Stated exercise
Find the word "from" in the records below. List each line containing it.
·····
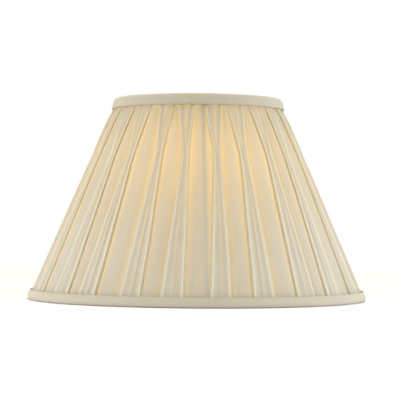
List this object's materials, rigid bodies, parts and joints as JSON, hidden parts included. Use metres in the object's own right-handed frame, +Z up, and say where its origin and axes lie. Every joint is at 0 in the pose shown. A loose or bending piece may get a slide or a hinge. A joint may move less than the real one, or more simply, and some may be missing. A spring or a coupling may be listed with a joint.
{
  "type": "lamp shade",
  "caption": "Conical pleated fabric lamp shade with pinched box pleats, taped rims, a strutted wire frame and a swinging gimbal that carries the lampholder ring.",
  "frame": {"origin": "centre of the bottom rim, on the plane that the shade stands on", "axes": "+Z up along the shade's axis; -Y towards the first strut; the gimbal's pivots lie on a line along X"},
  "size_m": [0.355, 0.355, 0.21],
  "materials": {
    "cover_fabric": "ivory silk-effect woven fabric with a soft sheen",
    "lining_fabric": "smooth off-white lining satin",
    "trim_tape": "folded tape of the same ivory fabric",
    "thread": "ivory sewing thread",
    "frame_enamel": "white coated steel wire",
    "gimbal_enamel": "white coated steel, slightly glossy",
    "rivet_steel": "plain zinc-plated steel",
    "reducer_plastic": "white moulded plastic"
  },
  "bodies": {
    "shade": {"top_ring": "frame_enamel", "bottom_ring": "frame_enamel", "strut_1": "frame_enamel", "strut_2": "frame_enamel", "strut_3": "frame_enamel", "strut_4": "frame_enamel", "strut_5": "frame_enamel", "strut_6": "frame_enamel", "pleated_cover": "cover_fabric", "pinch_stitches": "thread", "lining": "lining_fabric", "top_trim": "trim_tape", "bottom_trim": "trim_tape", "pivot_lug_left": "gimbal_enamel", "pivot_lug_right": "gimbal_enamel", "pivot_rivet_left": "rivet_steel", "pivot_rivet_right": "rivet_steel"},
    "gimbal": {"gimbal_arm_left": "gimbal_enamel", "gimbal_arm_right": "gimbal_enamel", "lampholder_ring": "gimbal_enamel"},
    "reducer": {"reducer_ring": "reducer_plastic"}
  },
  "joints": [
    {"name": "gimbal_swing", "type": "hinge", "parent": "shade", "child": "gimbal", "pos_m": [0, 0, 0.189], "axis": [1, 0, 0], "range_deg": [0, 180]},
    {"name": "reducer_lift", "type": "slide", "parent": "gimbal", "child": "reducer", "axis": [0, 0, 1], "range_m": [0, 0.03]}
  ]
}
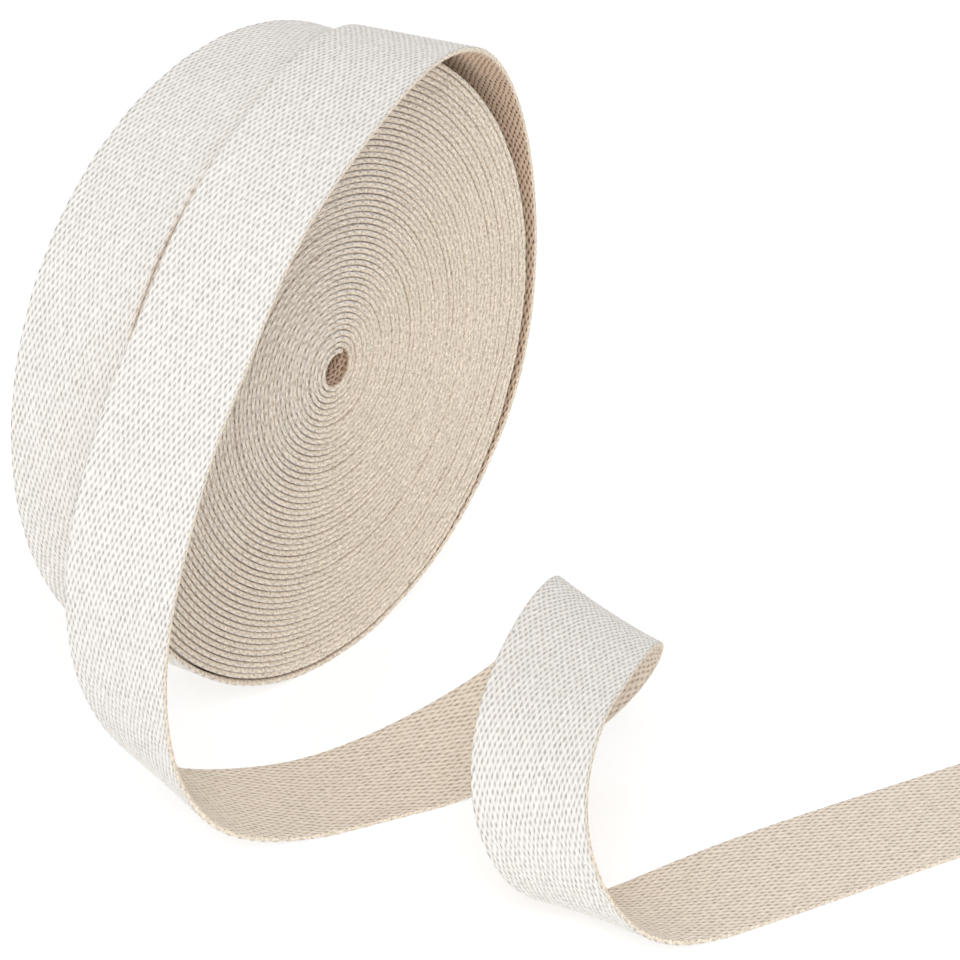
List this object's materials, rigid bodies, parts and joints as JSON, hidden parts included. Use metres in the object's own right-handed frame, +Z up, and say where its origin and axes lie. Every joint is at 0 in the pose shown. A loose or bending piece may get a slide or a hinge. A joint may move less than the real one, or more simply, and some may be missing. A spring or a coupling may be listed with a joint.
{
  "type": "roll of cotton webbing",
  "caption": "Coreless roll of natural woven cotton webbing standing on its rim, with its last turn sprung loose and curling along the floor.",
  "frame": {"origin": "on the floor, in the middle of the roll's small flat foot, under the roll's axis", "axes": "+Z up; Y along the roll's axis, with the coiled face that shows towards -Y; the last turn leaves the roll on the +X side"},
  "size_m": [0.2345, 0.2657, 0.1996],
  "materials": {
    "webbing": "unbleached cotton, plain weave, matt"
  },
  "bodies": {
    "root": {"wound_roll": "webbing", "loose_end": "webbing"}
  },
  "joints": []
}
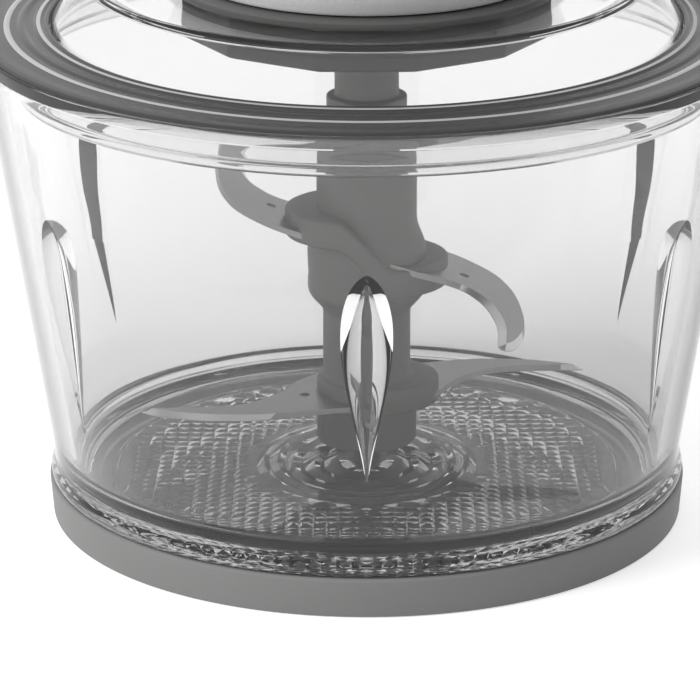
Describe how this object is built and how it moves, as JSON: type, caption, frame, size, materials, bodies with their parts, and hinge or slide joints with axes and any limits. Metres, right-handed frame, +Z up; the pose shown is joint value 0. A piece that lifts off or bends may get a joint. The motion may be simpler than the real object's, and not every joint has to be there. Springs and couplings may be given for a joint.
{
  "type": "food chopper",
  "caption": "Electric food chopper: ribbed clear glass bowl on a grey base, two-level S-shaped blades on a tall hub, clear lid with dark ringed seal, and a press-button drive head.",
  "frame": {"origin": "middle of the underside, on the surface it stands on", "axes": "+Z up along the blade axis, -Y to the front as pictured, cord inlet at +Y"},
  "size_m": [0.2, 0.2, 0.2743],
  "materials": {
    "ring_grey": "satin grey non-slip plastic",
    "foot_rubber": "matt black rubber",
    "bowl_glass": "clear pressed glass",
    "lid_clear": "clear moulded plastic",
    "seal_silicone": "dark grey silicone, satin",
    "blade_steel": "stamped stainless steel",
    "pin_steel": "turned steel",
    "hub_plastic": "grey moulded plastic",
    "head_dark": "dark grey moulded plastic",
    "head_light": "light silver housing",
    "button_plastic": "dark glossy plastic",
    "gear_nylon": "natural nylon",
    "iron": "laminated iron",
    "copper": "enamelled copper wire and copper bars",
    "brass": "turned or folded brass",
    "carbon": "carbon",
    "motor_plastic": "filled plastic",
    "board_green": "printed board",
    "switch_plastic": "black switch body"
  },
  "bodies": {
    "bowl": {"base_dish": "ring_grey", "glass_bowl": "bowl_glass", "pivot_pin": "pin_steel", "foot_pad_1": "foot_rubber", "foot_pad_2": "foot_rubber", "foot_pad_3": "foot_rubber", "foot_pad_4": "foot_rubber"},
    "blades": {"blade_hub": "hub_plastic", "blade_stem": "hub_plastic", "upper_blade": "blade_steel", "lower_blade": "blade_steel", "hub_bush": "brass"},
    "lid": {"lid_cover": "lid_clear", "lid_seal": "seal_silicone"},
    "head": {"head_base": "head_dark", "head_sleeve": "head_light", "top_cap": "head_dark", "button_spring": "pin_steel", "cord_gland": "foot_rubber", "stator_core": "iron", "field_coil_left": "copper", "field_coil_right": "copper", "brush_left": "carbon", "brush_right": "carbon", "brush_holder_left": "brass", "brush_holder_right": "brass", "lower_bearing": "pin_steel", "upper_bearing": "pin_steel", "motor_bracket": "motor_plastic", "gear_plate": "motor_plastic", "ring_gear": "gear_nylon", "gear_cover": "motor_plastic", "control_board": "board_green", "micro_switch": "switch_plastic", "motor_screw_1": "pin_steel", "motor_screw_2": "pin_steel", "motor_screw_3": "pin_steel", "motor_screw_4": "pin_steel", "case_screw_1": "pin_steel", "case_screw_2": "pin_steel", "case_screw_3": "pin_steel"},
    "button": {"press_button": "button_plastic"},
    "armature": {"armature_shaft": "pin_steel", "armature_core": "iron", "armature_winding": "copper", "commutator": "copper", "cooling_fan": "motor_plastic", "sun_pinion": "iron"},
    "carrier": {"planet_carrier": "iron", "planet_pin_1": "pin_steel", "planet_pin_2": "pin_steel", "planet_pin_3": "pin_steel"},
    "planet_1": {"planet_gear_1": "gear_nylon"},
    "planet_2": {"planet_gear_2": "gear_nylon"},
    "planet_3": {"planet_gear_3": "gear_nylon"}
  },
  "joints": [
    {"name": "lid_lift", "type": "slide", "parent": "bowl", "child": "lid", "axis": [0, 0, 1], "range_m": [0, 0.12]},
    {"name": "head_lift", "type": "slide", "parent": "lid", "child": "head", "axis": [0, 0, 1], "range_m": [0, 0.1]},
    {"name": "button_press", "type": "slide", "parent": "head", "child": "button", "axis": [0, 0, -1], "range_m": [0, 0.004], "stiffness_N_per_m": 600, "springref_m": -0.002, "deforming": ["button_spring"]},
    {"name": "armature_spin", "type": "hinge", "parent": "head", "child": "armature", "pos_m": [0, 0, 0.19], "axis": [0, 0, 1], "continuous": true},
    {"name": "carrier_spin", "type": "hinge", "parent": "head", "child": "carrier", "pos_m": [0, 0, 0.142], "axis": [0, 0, 1], "continuous": true},
    {"name": "blade_spin", "type": "hinge", "parent": "bowl", "child": "blades", "pos_m": [0, 0, 0.035], "axis": [0, 0, 1], "continuous": true},
    {"name": "planet_1_spin", "type": "hinge", "parent": "carrier", "child": "planet_1", "pos_m": [0, 0.015, 0.1477], "axis": [0, 0, 1], "continuous": true},
    {"name": "planet_2_spin", "type": "hinge", "parent": "carrier", "child": "planet_2", "pos_m": [-0.01299, -0.0075, 0.1477], "axis": [0, 0, 1], "continuous": true},
    {"name": "planet_3_spin", "type": "hinge", "parent": "carrier", "child": "planet_3", "pos_m": [0.01299, -0.0075, 0.1477], "axis": [0, 0, 1], "continuous": true}
  ],
  "couplings": [
    {"joint": "carrier_spin", "follows": "armature_spin", "ratio": 0.2},
    {"joint": "blade_spin", "follows": "armature_spin", "ratio": 0.2},
    {"joint": "planet_1_spin", "follows": "armature_spin", "ratio": -0.53333},
    {"joint": "planet_2_spin", "follows": "armature_spin", "ratio": -0.53333},
    {"joint": "planet_3_spin", "follows": "armature_spin", "ratio": -0.53333}
  ]
}
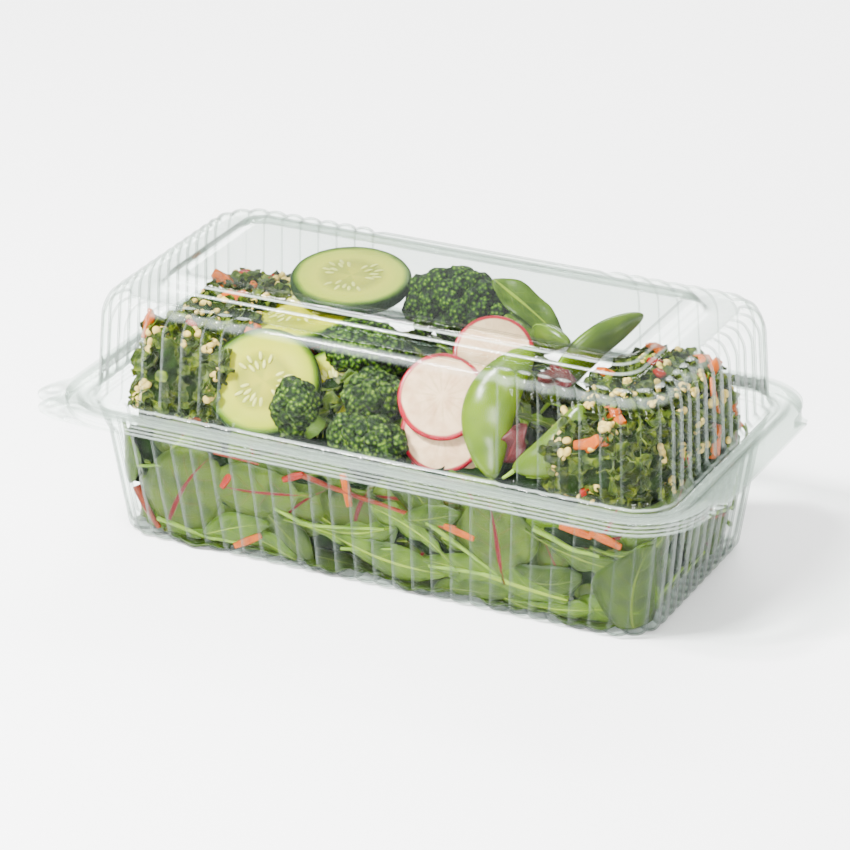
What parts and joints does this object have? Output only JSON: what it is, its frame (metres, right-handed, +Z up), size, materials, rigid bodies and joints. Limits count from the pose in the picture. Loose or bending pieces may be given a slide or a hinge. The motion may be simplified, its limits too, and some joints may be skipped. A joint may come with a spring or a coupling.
{
  "type": "takeaway meal container",
  "caption": "Clear hinged box of thin fluted plastic with a raised lid panel and a finger tab, closed over a mixed salad.",
  "frame": {"origin": "on the table under the middle of the box", "axes": "+X along the box towards the hinge, +Y across it to the back, +Z up"},
  "size_m": [0.2308, 0.1213, 0.0882],
  "materials": {
    "clear_plastic": "clear, glossy, thin thermoformed sheet",
    "greens": "fresh leaves, satin",
    "grain_salad": "chopped kale with grains and carrot, moist",
    "cucumber": "moist cut face, dark green rind",
    "radish": "moist cut face, crimson skin",
    "pea_pod": "smooth, satin",
    "broccoli": "matte buds, pale green stem"
  },
  "bodies": {
    "tray": {"tray": "clear_plastic", "greens_bed": "greens", "grain_salad_left": "grain_salad", "grain_salad_right": "grain_salad", "cucumber_slice_1": "cucumber", "cucumber_slice_2": "cucumber", "cucumber_slice_3": "cucumber", "cucumber_slice_4": "cucumber", "radish_slice_1": "radish", "radish_slice_2": "radish", "radish_slice_3": "radish", "radish_slice_4": "radish", "pea_pod_1": "pea_pod", "pea_pod_2": "pea_pod", "pea_pod_3": "pea_pod", "pea_pod_4": "pea_pod", "broccoli_floret_1": "broccoli", "broccoli_floret_2": "broccoli", "broccoli_floret_3": "broccoli", "broccoli_floret_4": "broccoli", "broccoli_floret_5": "broccoli"},
    "lid": {"lid": "clear_plastic"}
  },
  "joints": [
    {"name": "lid_hinge", "type": "hinge", "parent": "tray", "child": "lid", "pos_m": [0.1159, 0, 0.0487], "axis": [0, 1, 0], "range_deg": [0, 180]}
  ]
}
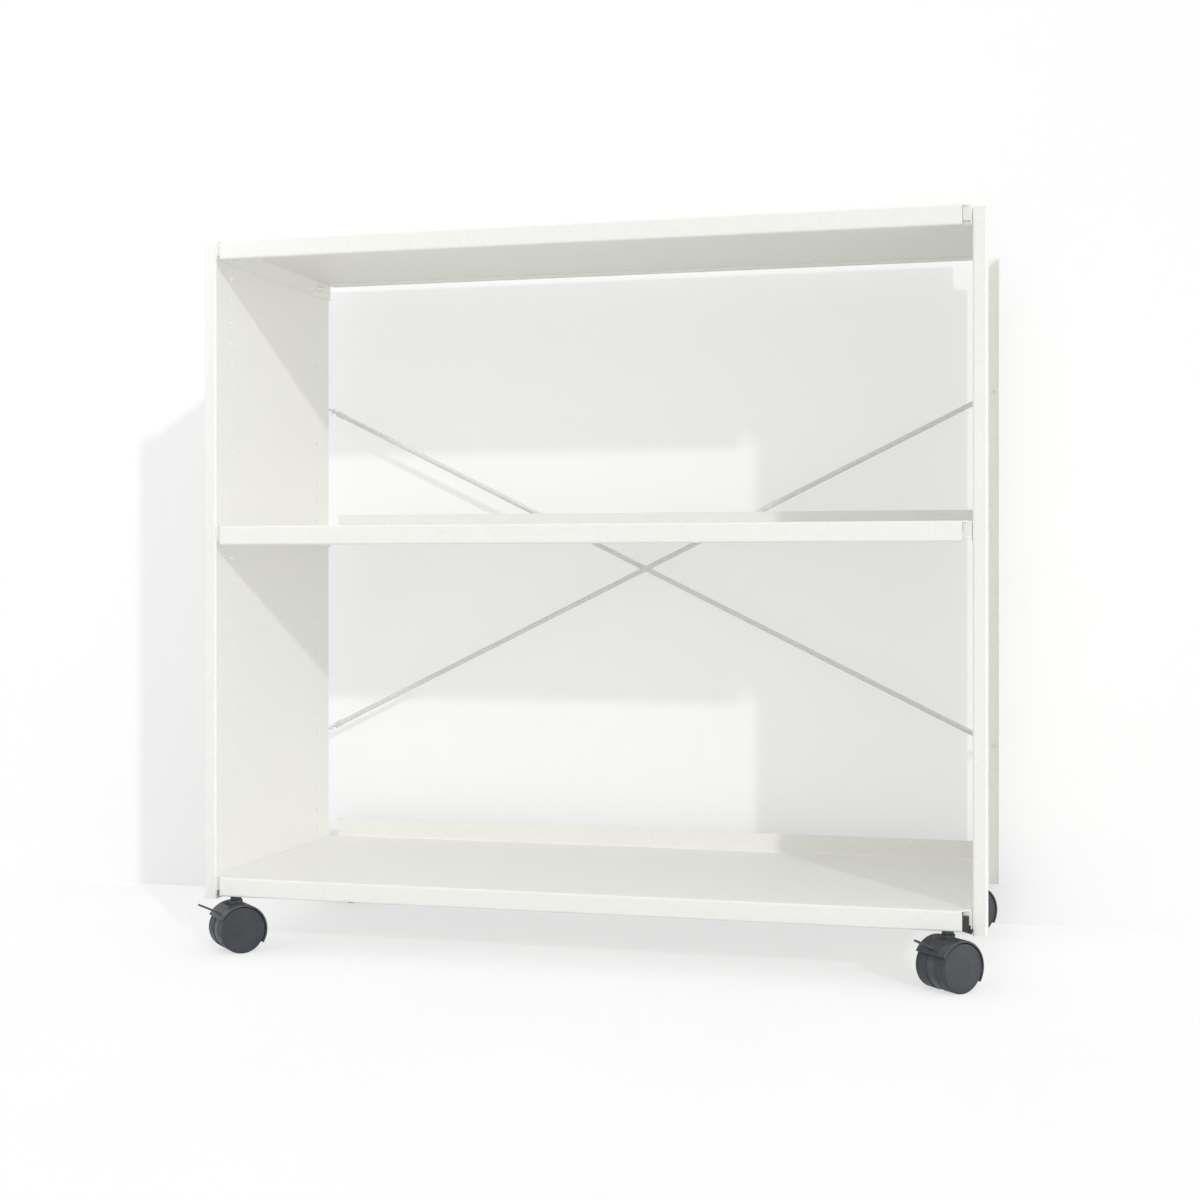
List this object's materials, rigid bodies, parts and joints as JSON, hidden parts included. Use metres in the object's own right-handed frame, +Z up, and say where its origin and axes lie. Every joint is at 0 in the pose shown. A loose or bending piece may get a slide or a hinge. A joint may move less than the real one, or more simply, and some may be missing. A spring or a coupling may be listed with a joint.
{
  "type": "low sideboard on wheels",
  "caption": "Low open sheet-steel sideboard with folded side panels in rows of holes, hung shelves, a wire cross brace behind and swivelling castors, the front ones braked.",
  "frame": {"origin": "on the floor, under the middle of the whole", "axes": "+X along the shelves to the viewer's right, +Y from the open front to the braced back, +Z up"},
  "size_m": [1.056, 0.4768, 0.9985],
  "materials": {
    "white_paint": "satin powder coat",
    "zinc": "bright zinc plate",
    "grey_zinc": "matt light grey",
    "black_plastic": "moulded",
    "grey_plastic": "moulded, fine grain",
    "grey_rubber": "smooth tread"
  },
  "bodies": {
    "frame": {"side_panel_left": "white_paint", "side_panel_right": "white_paint", "shelf_bottom": "white_paint", "shelf_middle": "white_paint", "shelf_top": "white_paint", "shelf_pins_middle": "zinc", "shelf_pins_top": "zinc", "bracket_screws": "zinc", "brace_rod_rising": "grey_zinc", "brace_rod_falling": "grey_zinc", "brace_sleeves": "grey_zinc", "brace_hooks": "grey_zinc", "castor_bracket_front_left": "black_plastic", "castor_stem_front_left": "zinc", "castor_bracket_front_right": "black_plastic", "castor_stem_front_right": "zinc", "castor_bracket_rear_left": "black_plastic", "castor_stem_rear_left": "zinc", "castor_bracket_rear_right": "black_plastic", "castor_stem_rear_right": "zinc"},
    "castor_front_left": {"castor_housing_front_left": "grey_plastic", "castor_axle_front_left": "zinc", "lever_pin_front_left": "zinc"},
    "wheel_front_left_a": {"wheel_core_front_left_a": "grey_plastic", "wheel_tread_front_left_a": "grey_rubber"},
    "wheel_front_left_b": {"wheel_core_front_left_b": "grey_plastic", "wheel_tread_front_left_b": "grey_rubber"},
    "lever_front_left": {"brake_lever_front_left": "grey_plastic"},
    "castor_front_right": {"castor_housing_front_right": "grey_plastic", "castor_axle_front_right": "zinc", "lever_pin_front_right": "zinc"},
    "wheel_front_right_a": {"wheel_core_front_right_a": "grey_plastic", "wheel_tread_front_right_a": "grey_rubber"},
    "wheel_front_right_b": {"wheel_core_front_right_b": "grey_plastic", "wheel_tread_front_right_b": "grey_rubber"},
    "lever_front_right": {"brake_lever_front_right": "grey_plastic"},
    "castor_rear_left": {"castor_housing_rear_left": "grey_plastic", "castor_axle_rear_left": "zinc"},
    "wheel_rear_left_a": {"wheel_core_rear_left_a": "grey_plastic", "wheel_tread_rear_left_a": "grey_rubber"},
    "wheel_rear_left_b": {"wheel_core_rear_left_b": "grey_plastic", "wheel_tread_rear_left_b": "grey_rubber"},
    "castor_rear_right": {"castor_housing_rear_right": "grey_plastic", "castor_axle_rear_right": "zinc"},
    "wheel_rear_right_a": {"wheel_core_rear_right_a": "grey_plastic", "wheel_tread_rear_right_a": "grey_rubber"},
    "wheel_rear_right_b": {"wheel_core_rear_right_b": "grey_plastic", "wheel_tread_rear_right_b": "grey_rubber"}
  },
  "joints": [
    {"name": "swivel_front_left", "type": "hinge", "parent": "frame", "child": "castor_front_left", "pos_m": [-0.48, -0.19941, 0.06], "axis": [0, 0, 1], "continuous": true},
    {"name": "wheel_spin_front_left_a", "type": "hinge", "parent": "castor_front_left", "child": "wheel_front_left_a", "pos_m": [-0.47929, -0.1987, 0.031], "axis": [-0.7071, 0.7071, 0], "continuous": true},
    {"name": "wheel_spin_front_left_b", "type": "hinge", "parent": "castor_front_left", "child": "wheel_front_left_b", "pos_m": [-0.47929, -0.1987, 0.031], "axis": [-0.7071, 0.7071, 0], "continuous": true},
    {"name": "brake_front_left", "type": "hinge", "parent": "castor_front_left", "child": "lever_front_left", "pos_m": [-0.48999, -0.2094, 0.06201], "axis": [0.7071, -0.7071, 0], "range_deg": [0, 6]},
    {"name": "swivel_front_right", "type": "hinge", "parent": "frame", "child": "castor_front_right", "pos_m": [0.48, -0.19941, 0.06], "axis": [0, 0, 1], "continuous": true},
    {"name": "wheel_spin_front_right_a", "type": "hinge", "parent": "castor_front_right", "child": "wheel_front_right_a", "pos_m": [0.48071, -0.1987, 0.031], "axis": [-0.7071, 0.7071, 0], "continuous": true},
    {"name": "wheel_spin_front_right_b", "type": "hinge", "parent": "castor_front_right", "child": "wheel_front_right_b", "pos_m": [0.48071, -0.1987, 0.031], "axis": [-0.7071, 0.7071, 0], "continuous": true},
    {"name": "brake_front_right", "type": "hinge", "parent": "castor_front_right", "child": "lever_front_right", "pos_m": [0.47001, -0.2094, 0.06201], "axis": [0.7071, -0.7071, 0], "range_deg": [0, 6]},
    {"name": "swivel_rear_left", "type": "hinge", "parent": "frame", "child": "castor_rear_left", "pos_m": [-0.48, 0.19459, 0.06], "axis": [0, 0, 1], "continuous": true},
    {"name": "wheel_spin_rear_left_a", "type": "hinge", "parent": "castor_rear_left", "child": "wheel_rear_left_a", "pos_m": [-0.47929, 0.19529, 0.031], "axis": [-0.7071, 0.7071, 0], "continuous": true},
    {"name": "wheel_spin_rear_left_b", "type": "hinge", "parent": "castor_rear_left", "child": "wheel_rear_left_b", "pos_m": [-0.47929, 0.19529, 0.031], "axis": [-0.7071, 0.7071, 0], "continuous": true},
    {"name": "swivel_rear_right", "type": "hinge", "parent": "frame", "child": "castor_rear_right", "pos_m": [0.48, 0.19459, 0.06], "axis": [0, 0, 1], "continuous": true},
    {"name": "wheel_spin_rear_right_a", "type": "hinge", "parent": "castor_rear_right", "child": "wheel_rear_right_a", "pos_m": [0.48071, 0.19529, 0.031], "axis": [-0.7071, 0.7071, 0], "continuous": true},
    {"name": "wheel_spin_rear_right_b", "type": "hinge", "parent": "castor_rear_right", "child": "wheel_rear_right_b", "pos_m": [0.48071, 0.19529, 0.031], "axis": [-0.7071, 0.7071, 0], "continuous": true}
  ]
}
·····
Exercise output
What parts and joints does this object have? Output only JSON: what it is, its frame (metres, right-handed, +Z up), size, materials, rigid bodies and joints. Limits count from the pose in the picture. Loose or bending pieces may be given a slide or a hinge. The motion may be simplified, its limits too, and some joints may be skipped. A joint may come with a spring or a coupling.
  "frame": {"origin": "on the floor, under the middle of the whole", "axes": "+X along the shelves to the viewer's right, +Y from the open front to the braced back, +Z up"},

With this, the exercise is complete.